On a recent morning I surveyed religious news from around
the country. That day an Oklahoma man was arrested for plotting to blow up 48
churches. While taking advantage of its tax-exempt status, dozens of evangelical
churches openly defied the law, and challenged the IRS to defend it, by
endorsing Mitt Romney from the pulpit. Meanwhile
in Michigan, a pastor who claims Romney, a Mormon, is not a Christian, gave the
invocation at a rally for vice-presidential nominee Paul Ryan, creating another
unwelcomed controversy for the church.
But the biggest headline,
perhaps not unrelated, reported a study finding the fastest growing
denomination in America is “none-of-the-above” i.e. people claiming no
religious affiliation whatsoever. One in five Americans, it said, does not
identify with any organized religion. For the first time since researchers began tracking these things,
fewer than half of Americans said they were Protestants. That’s a precipitous decline from 40 years
ago, when more than two-thirds of all Americans claimed a Protestant church
affiliation.
The Pew Forum on
Religion and Public Life conducted the survey. They found the decline is not
just among liberal mainline Protestants, like Presbyterians, Methodists or
Episcopalians as many thought, but has also characterized conservative, evangelical
and “born again” congregations. The “canary in the mine shaft” may have been
the finding that more than one-third of those between 18 and 22 years-of-age are
religiously unaffiliated and are fast replacing an older generation that has
been traditionally far more involved with the church. Those young adults will soon
be raising children who will likely have even less of a connection to the
church. The Pew numbers will predictably look far worse in another decade.
Of course,
“worse” is a value judgment. This study will generate a lot of hand wringing
and religious leaders will attribute the numbers to what some like to call “the
break-up of the family” and liberal cultural tendencies. Some will double-down
on a strategy of using government to impose religious ideals on what they see
as a secularized nation. Instead, the church would do well to exchange its
window on the culture for a mirror. Self-examination is in order.
The study
indicates it’s the church, not God that these Americans have abandoned. Two-thirds
of those polled say they still believe in God, and one-in-five prays every day.

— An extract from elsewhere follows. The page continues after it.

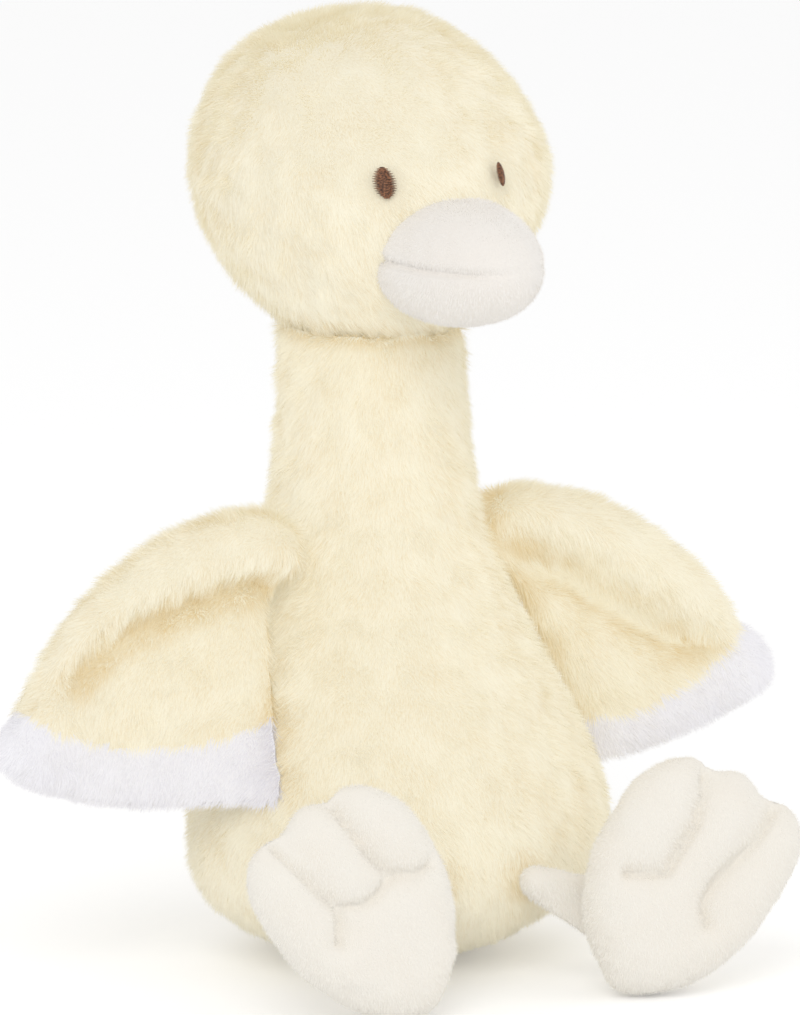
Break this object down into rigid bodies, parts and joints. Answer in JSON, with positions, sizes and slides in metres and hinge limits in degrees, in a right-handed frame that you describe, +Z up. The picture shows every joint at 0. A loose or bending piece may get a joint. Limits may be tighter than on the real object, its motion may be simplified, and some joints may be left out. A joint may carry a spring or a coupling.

Many are fully engaged in the community, contributing time and money, making
deep personal commitments to homeless shelters, youth mentoring programs,
equality and justice advocacy, and the hands-on mission work of programs like
Habitat for Humanity, Circles and Wyoming Family Home Ownership. If attendance
at “Bibles and Beer” is any sign, there’s no lack of interest in Bible study
even among those who don’t attend church.
Church is becoming
a place where young people feel they do not have the opportunity they seek to
live out their purpose. What they hear from the pulpit and experience in the
pews is often at odds with how they see God working in their lives and the
lives of others. Increasingly they leave the church, a place they find often
requiring them to make an irrational choice between science and religious
ideology. Frequently their interest in Bible study wanes in the wake of literal
interpretations at odds with their actual and deeply personal experiences of
God’s creation.
On every major
issue of the day ranging from interfaith relationships and marriage equality to
climate change, abortion, racism, poverty and war, these young Americans read
the Sermon and the Mount and contrast it with sermons they hear from the
pulpit. They crave the former and flee from the latter.
Once when Woody
Guthrie checked into a hospital, the nurse asked his religion. He said, “All.”
She said, “You have to choose one.” Guthrie said, “It’s either all or none.”
Now a lot of folks are choosing “none.”
The numbers won’t
be the same a decade from now. Neither will be the church. These numbers tell
us it’s time either for either a funeral or another reformation.